Solar photovoltaic (PV) installers run rooftop and ground-mount systems from racking through panels, wiring support, inverter work, inspection prep, and commissioning. The durable part is field work: roofs are different, weather matters, crews lift and fasten real equipment, and electrical tie-in rules vary by state. AI can help with layouts, permits, monitoring, and paperwork, but it does not finish the installation. Federal projections show about 28,600 jobs, very fast growth, and 4.1K annual openings, so the opportunity is real but still small and policy-sensitive.

What this path requires

The occupation is growing fast from a small base, and residential solar can move quickly when financing, utility rules, or federal policy changes. A major federal support rollback, or two weak quarters in residential installations, would weaken residential installer hiring in that local market.

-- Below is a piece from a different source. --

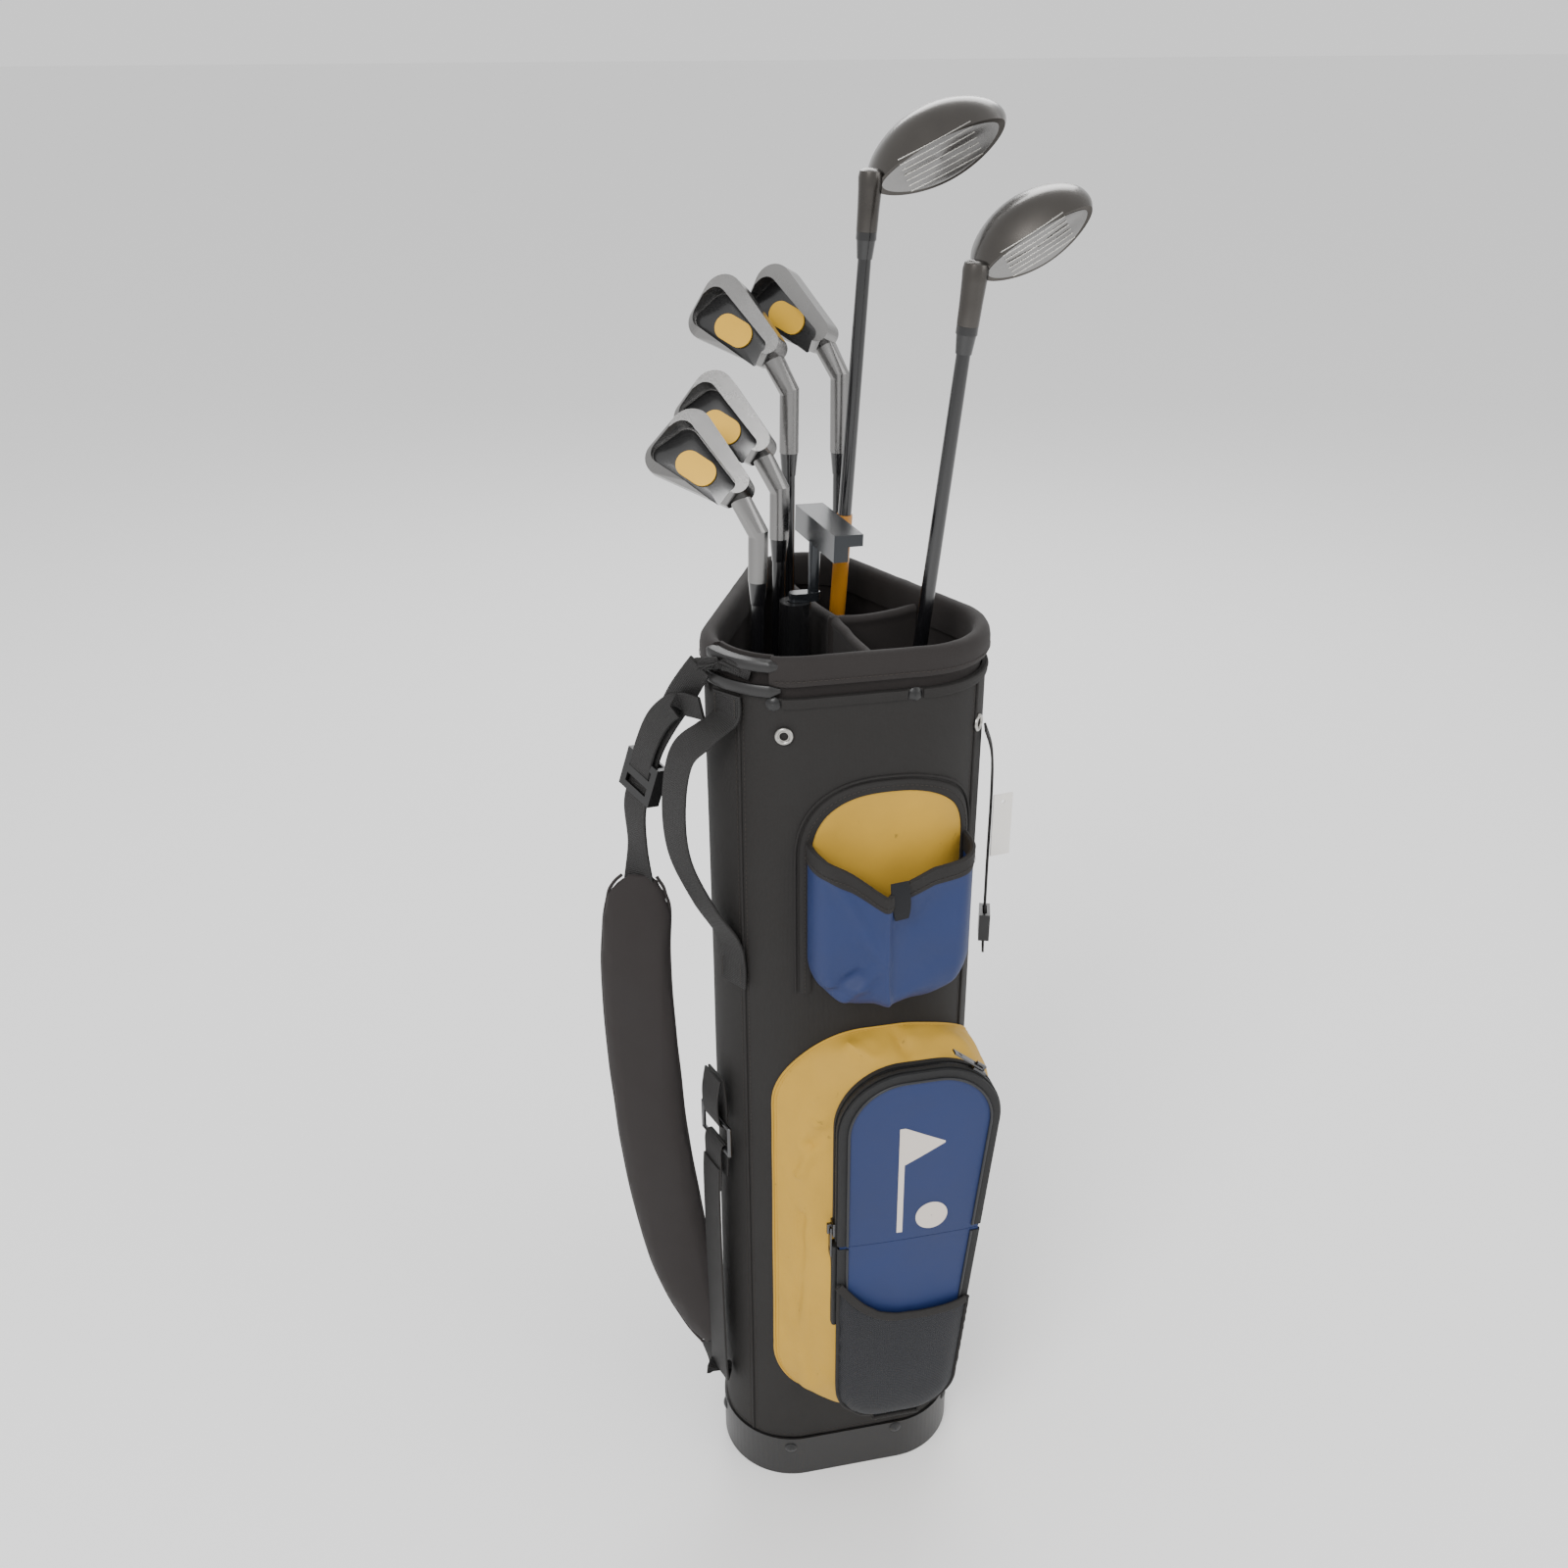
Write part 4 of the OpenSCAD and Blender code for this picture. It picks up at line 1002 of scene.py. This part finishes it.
tail_route = [
    ((-143.5, -37.5, 640), ACROSS, 23, WEB), ((-138, -41, 664), ACROSS, 22, WEB),
    ((-129, -50, 688), (0.55, -0.75, 0.1), 20, WEB), ((-117, -64, 704), (0.5, -0.75, 0.3), 18, WEB),
    ((-104, -84, 708), (0.3, -0.6, 0.6), 17, WEB),
]
piece(
    "upper_webbing", [band(upper_route, 12)], "webbing", "shoulder_strap", ["strap_upper_webbing"],
)
piece("webbing_tail", [band(tail_route, 12)], "webbing", "shoulder_strap")

lower_route = [
    ((-111, -65, 116), (0.8, -0.6, 0), 20, WEB), ((-107.5, -71, 99), (0.5, -0.8, 0), 22, WEB),
    ((-106.2, -79, 98), (0.4, -0.9, 0), 24, WEB), ((-107, -82, 130), (0.33, -0.94, 0), 25, WEB),
    ((-108, -82, 220), (0.33, -0.94, 0), 25, WEB), (
        (-108.3, -82.4, 300), (0.33, -0.94, 0), 25, WEB,
    ),
    ((-107.5, -82.5, 326), (0.33, -0.94, 0), 25, WEB),
]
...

Licensing is also uneven: North American Board of Certified Energy Practitioners (NABCEP) credentials help, but electrical-license rules depend on the state and the task. Ask local installers which license or credential matters before paying for training.

Who tends to thrive

Solar photovoltaic (PV) installers who do well tend to like outdoor crew work, visible progress, and practical problem-solving on roofs or ground racks. They can tolerate heat, ladders, fall protection, awkward carrying, early starts, and weather delays. The work fits people who move quickly without getting sloppy, because a loose fastener, messy wire run, or roof mistake can matter later. Speed only helps if the system is safe, sealed, and inspection-ready.